At his second company, Sensors Unlimited, Olsen did just that. Hard pressed to find money for the expensive equipment he needed to compete in the semiconductor business, Olsen remembered a friend who had just become a research professor at Princeton University. Olsen offered to have his engineers set up the professor’s equipment if his team could use the equipment.
“It was an opportunity made in heaven. We got to leverage millions of dollars of equipment essentially for free,” Olsen explained. “Never let money get in your way. There is usually another way of getting around that, but people tend to focus their mind that money is keeping them in this problem that they have.”
As he stood and spoke, Olsen also urged the audience to get involved in organizations and meet people, as he credits the success of his businesses to successful networking.
“Networking is the most important thing I do. To this day I really don’t understand anything financial, but I know people who do, and I know people who do it very well,” Olsen said. “By having relationships with them I can solve that part of my business.”
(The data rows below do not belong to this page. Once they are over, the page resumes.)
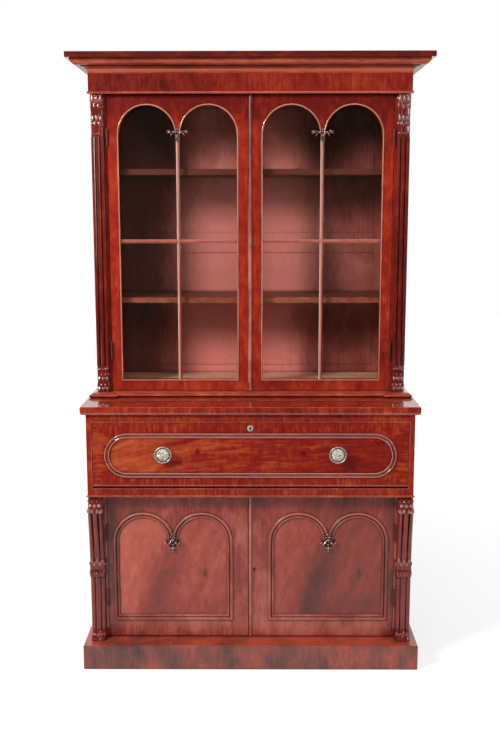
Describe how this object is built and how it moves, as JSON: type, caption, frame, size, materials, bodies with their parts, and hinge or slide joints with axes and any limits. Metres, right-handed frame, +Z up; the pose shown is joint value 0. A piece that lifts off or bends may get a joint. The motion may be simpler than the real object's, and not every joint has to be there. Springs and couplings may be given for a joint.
{
  "type": "secretaire bookcase",
  "caption": "Two-stage secretaire bookcase: glazed doors over a fall-front writing drawer with pigeonholes, above a cupboard with arched panel doors between reeded consoles.",
  "frame": {"origin": "centre of the bounding box on the floor, under the plinth", "axes": "+Z up, front towards -Y, +X to the right as seen from the front"},
  "size_m": [1.306, 0.55, 2.24],
  "materials": {
    "mahogany": "polished red-brown mahogany with a straight grain",
    "carved_mahogany": "polished mahogany, reeded and carved",
    "flame_veneer": "polished crotch-figured mahogany veneer",
    "inside_mahogany": "satin mahogany inside the case",
    "carcass_wood": "plain pale wood, unpolished",
    "fitment_wood": "satin pale mahogany",
    "brass": "aged brass",
    "knob_brass": "old embossed brass, darker in the recess",
    "glass": "clear old sheet glass",
    "leather": "dark green hide"
  },
  "bodies": {
    "cabinet": {"plinth": "mahogany", "lower_left_side": "mahogany", "lower_right_side": "mahogany", "cupboard_floor": "carcass_wood", "dustboard": "carcass_wood", "cupboard_shelf": "carcass_wood", "lower_back_boards": "carcass_wood", "face_stiles": "mahogany", "drawer_rails": "mahogany", "drawer_runners": "carcass_wood", "drawer_section_beads": "mahogany", "ledge": "mahogany", "consoles": "carved_mahogany", "bookcase_floor": "inside_mahogany", "bookcase_left_side": "mahogany", "bookcase_right_side": "mahogany", "bookcase_ceiling": "inside_mahogany", "bookcase_back_frame": "inside_mahogany", "bookcase_back_panels": "inside_mahogany", "bookcase_shelves": "inside_mahogany", "shelf_pegs": "brass", "reeded_columns": "carved_mahogany", "column_capitals": "carved_mahogany", "column_bases": "carved_mahogany", "waist_moulding": "mahogany", "frieze": "mahogany", "cornice": "mahogany", "cornice_cap": "mahogany", "cabinet_hinges": "brass"},
    "upper_left_door": {"upper_left_door_frame": "mahogany", "upper_left_door_glazing_bars": "mahogany", "upper_left_door_glass": "glass", "upper_left_door_hinges": "brass"},
    "upper_right_door": {"upper_right_door_frame": "mahogany", "upper_right_door_glazing_bars": "mahogany", "upper_right_door_glass": "glass", "upper_right_door_hinges": "brass", "upper_door_astragal": "mahogany"},
    "lower_left_door": {"lower_left_door_frame": "mahogany", "lower_left_door_panel": "flame_veneer", "lower_left_door_moulding": "carved_mahogany", "lower_left_door_hinges": "brass"},
    "lower_right_door": {"lower_right_door_frame": "mahogany", "lower_right_door_panel": "flame_veneer", "lower_right_door_moulding": "carved_mahogany", "lower_right_door_hinges": "brass", "lower_door_astragal": "mahogany"},
    "secretaire_drawer": {"secretaire_drawer_box": "carcass_wood", "pigeonhole_fitment": "fitment_wood", "fall_hinges": "brass"},
    "fall_front": {"fall_board": "flame_veneer", "fall_leather": "leather", "fall_moulding": "carved_mahogany", "fall_knobs": "knob_brass", "fall_brasswork": "brass"},
    "small_drawer_1": {"small_drawer_1": "fitment_wood"},
    "small_drawer_2": {"small_drawer_2": "fitment_wood"},
    "small_drawer_3": {"small_drawer_3": "fitment_wood"},
    "small_drawer_4": {"small_drawer_4": "fitment_wood"}
  },
  "joints": [
    {"name": "upper_left_door_hinge", "type": "hinge", "parent": "cabinet", "child": "upper_left_door", "pos_m": [-0.522, -0.0373, 1.558], "axis": [0, 0, -1], "range_deg": [0, 90]},
    {"name": "upper_right_door_hinge", "type": "hinge", "parent": "cabinet", "child": "upper_right_door", "pos_m": [0.522, -0.0373, 1.558], "axis": [0, 0, 1], "range_deg": [0, 90]},
    {"name": "lower_left_door_hinge", "type": "hinge", "parent": "cabinet", "child": "lower_left_door", "pos_m": [-0.535, -0.1853, 0.3755], "axis": [0, 0, -1], "range_deg": [0, 90]},
    {"name": "lower_right_door_hinge", "type": "hinge", "parent": "cabinet", "child": "lower_right_door", "pos_m": [0.535, -0.1853, 0.3755], "axis": [0, 0, 1], "range_deg": [0, 90]},
    {"name": "secretaire_drawer_slide", "type": "slide", "parent": "cabinet", "child": "secretaire_drawer", "axis": [0, -1, 0], "range_m": [0, 0.3]},
    {"name": "fall_front_hinge", "type": "hinge", "parent": "secretaire_drawer", "child": "fall_front", "pos_m": [0, -0.226, 0.7025], "axis": [1, 0, 0], "range_deg": [0, 90]},
    {"name": "small_drawer_1_slide", "type": "slide", "parent": "secretaire_drawer", "child": "small_drawer_1", "axis": [0, -1, 0], "range_m": [0, 0.15]},
    {"name": "small_drawer_2_slide", "type": "slide", "parent": "secretaire_drawer", "child": "small_drawer_2", "axis": [0, -1, 0], "range_m": [0, 0.15]},
    {"name": "small_drawer_3_slide", "type": "slide", "parent": "secretaire_drawer", "child": "small_drawer_3", "axis": [0, -1, 0], "range_m": [0, 0.15]},
    {"name": "small_drawer_4_slide", "type": "slide", "parent": "secretaire_drawer", "child": "small_drawer_4", "axis": [0, -1, 0], "range_m": [0, 0.15]}
  ]
}
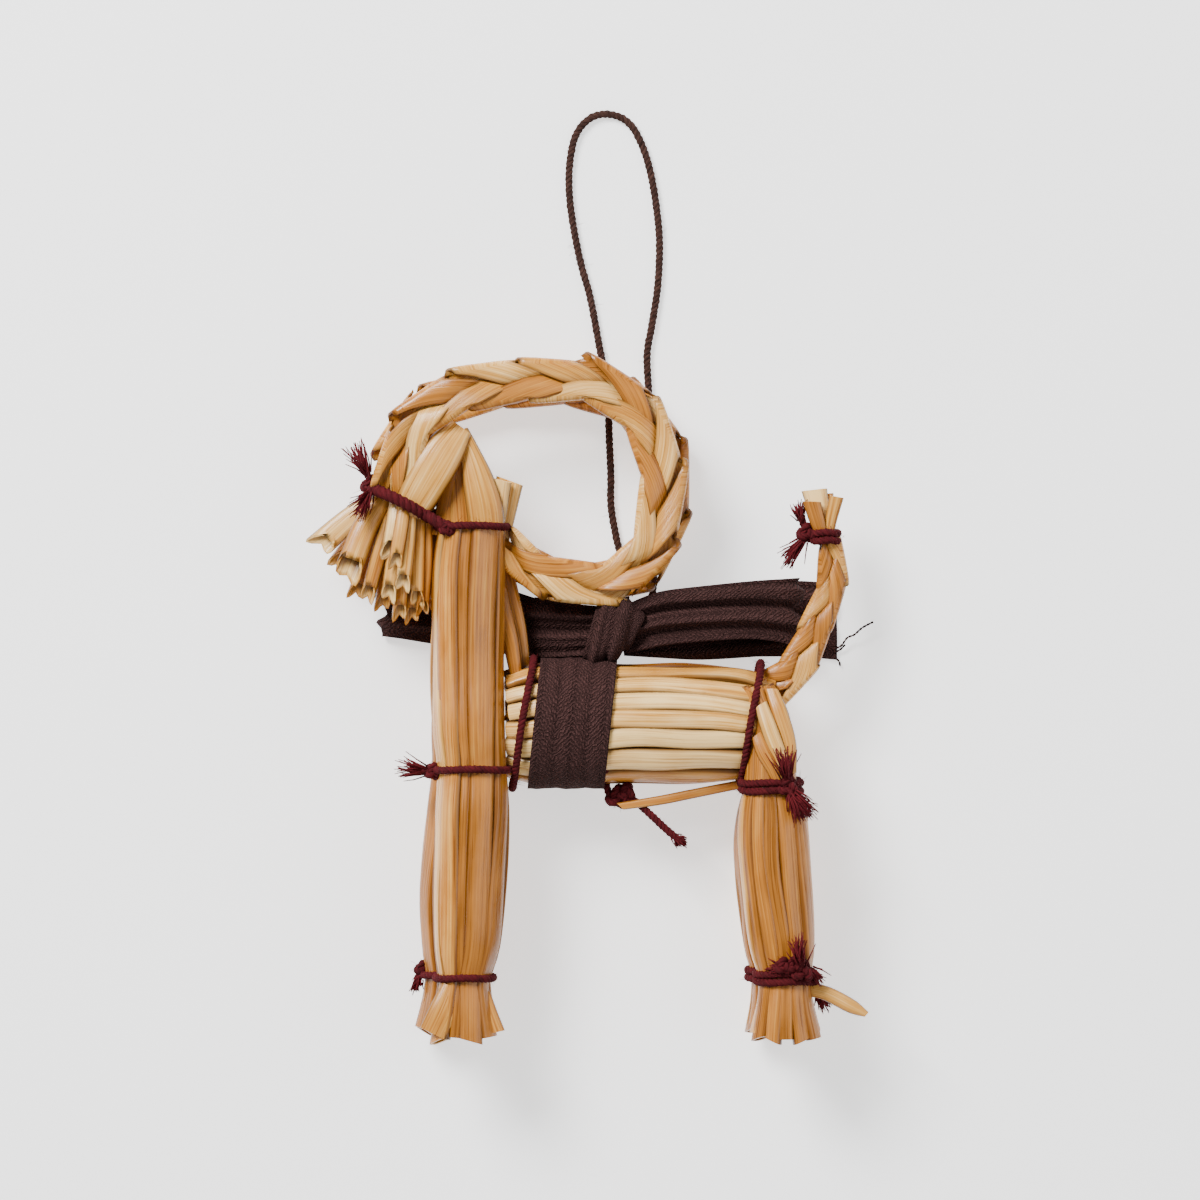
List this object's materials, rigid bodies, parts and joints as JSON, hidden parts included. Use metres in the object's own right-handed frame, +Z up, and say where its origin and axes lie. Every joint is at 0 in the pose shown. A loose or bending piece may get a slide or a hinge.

Olsen’s final piece of advice to the hopeful entrepreneurs at the EDC Summit was to embrace mistakes and not try to avoid them.
“If you are starting a business, you are going to have to make hundreds of decision a day and they are not all going to be right. But the important thing is that if you sense something is wrong, put the brakes on and go back, rethink it, and maybe go in a different direction,” Olsen advised. “Do not be afraid of mistakes, just make sure you deal with them.”
From barely graduating high school to exploring space and offering advice as a keynote speaker at New Jersey’s largest business incubator, Dr. Greg Olsen certainly possesses a passion for success. And while he doesn’t expect his words to prompt anyone to explore space, Olsen hopes he has provided entrepreneurs with some valuable words of wisdom.
“I believe it is important for me to share whatever experience I have,” Olsen said. “Almost everyday I’m doing something like this.”